Errrr..... someone will have to explain to me, how "§" (=ASCII 167) is Unicode/UTF8?!?!?!
I'll try.
In short:It is not ASCII 167.
This character is encoded as (in hex):
-
a7 (167 decimal) in cp1250 (not ASCII!),
-
00 a7 in UTF-16
-
c2 a7 in UTF-8
- has no representation in ASCII
Longer explanation:This is not ASCII 167. There is no ASCII 167.
ASCII is 7-bit encoding. There are no values above 127 in ASCII!
There are several so called
ANSI 8-bit encodings (code pages), also known as
Windows code pages. You probably mixed up one of these.
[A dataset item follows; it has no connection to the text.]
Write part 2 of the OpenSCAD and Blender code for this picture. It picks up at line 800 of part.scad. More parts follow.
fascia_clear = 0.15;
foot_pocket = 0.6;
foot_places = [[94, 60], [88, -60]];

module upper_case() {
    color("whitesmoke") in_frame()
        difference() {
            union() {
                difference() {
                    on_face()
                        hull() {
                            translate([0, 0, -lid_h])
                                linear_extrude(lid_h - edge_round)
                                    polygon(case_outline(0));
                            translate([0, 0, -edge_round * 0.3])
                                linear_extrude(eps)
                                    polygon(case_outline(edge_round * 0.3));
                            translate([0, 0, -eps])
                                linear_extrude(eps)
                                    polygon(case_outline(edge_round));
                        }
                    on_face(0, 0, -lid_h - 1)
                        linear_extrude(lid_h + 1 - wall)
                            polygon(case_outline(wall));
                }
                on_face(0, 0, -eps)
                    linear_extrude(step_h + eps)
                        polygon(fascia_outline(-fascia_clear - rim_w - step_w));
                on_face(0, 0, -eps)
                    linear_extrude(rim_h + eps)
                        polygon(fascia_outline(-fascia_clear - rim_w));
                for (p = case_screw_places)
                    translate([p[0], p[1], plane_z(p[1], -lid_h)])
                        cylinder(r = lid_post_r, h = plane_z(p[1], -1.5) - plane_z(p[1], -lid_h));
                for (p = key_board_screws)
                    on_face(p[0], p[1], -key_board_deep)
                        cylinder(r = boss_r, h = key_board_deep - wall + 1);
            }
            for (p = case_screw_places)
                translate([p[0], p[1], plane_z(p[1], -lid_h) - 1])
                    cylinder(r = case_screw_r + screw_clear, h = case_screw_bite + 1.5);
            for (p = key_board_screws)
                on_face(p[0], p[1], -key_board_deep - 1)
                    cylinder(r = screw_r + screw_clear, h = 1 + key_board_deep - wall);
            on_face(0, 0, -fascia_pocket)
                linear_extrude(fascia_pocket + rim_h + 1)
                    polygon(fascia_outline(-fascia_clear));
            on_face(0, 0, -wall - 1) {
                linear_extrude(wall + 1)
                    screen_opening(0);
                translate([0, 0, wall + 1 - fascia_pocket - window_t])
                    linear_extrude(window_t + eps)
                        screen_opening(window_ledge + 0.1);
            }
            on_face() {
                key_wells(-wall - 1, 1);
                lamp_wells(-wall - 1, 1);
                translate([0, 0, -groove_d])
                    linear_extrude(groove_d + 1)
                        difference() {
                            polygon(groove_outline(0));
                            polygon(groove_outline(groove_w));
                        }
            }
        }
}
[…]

This character is indeed encoded as 167 in cp1250 (sometimes called win-1250) which is the ANSI page used for Croat alphabet, as well as for several other east European latin languages -- Check, Slovak, Hungarian, Polish... For other languages there are other ANSI code pages, such as cp1252 for west european latin languages, cp1251 for cyrilic languages, cp1253 for Greek, etc.
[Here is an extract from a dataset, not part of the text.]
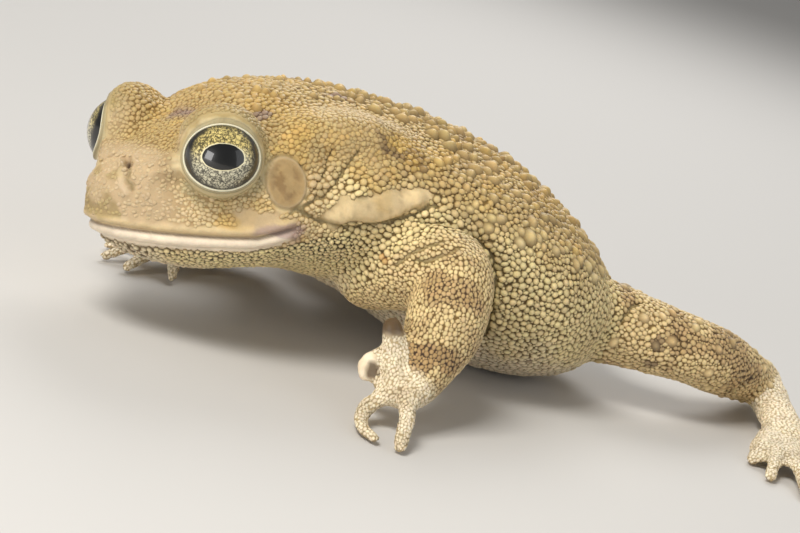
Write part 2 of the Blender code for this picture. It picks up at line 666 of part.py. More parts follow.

It is not ASCII!All these 8-bit ANSI encodings are compatible with ASCII in the first 128 characters, which have values below 127. Every ANSI page, such as cp1250 mentioned above, have the same first 128 characters (0-127); these are taken from ASCII. However, they differ in values above 128 (in these position above 128 -- cp1250 has letters used in east european latin languages, such as č, ć, đ ..., cp1252 has letters used in west european languages, such as ü, ö, ç, ..., cp1251 has cyrilic letters there, etc.).
Furthermore, these ASCII values up to 127 are also encoded the same in utf-8, but
these are only characters which have one-byte encodings in utf-8.
Any character which appears in some ANSI (not ASCII!) encoding with a value 128 or above (that is, which has the bit 7 set), such as § which is encoded as 167 in cp1250, is represented in utf-8 with at least two bytes.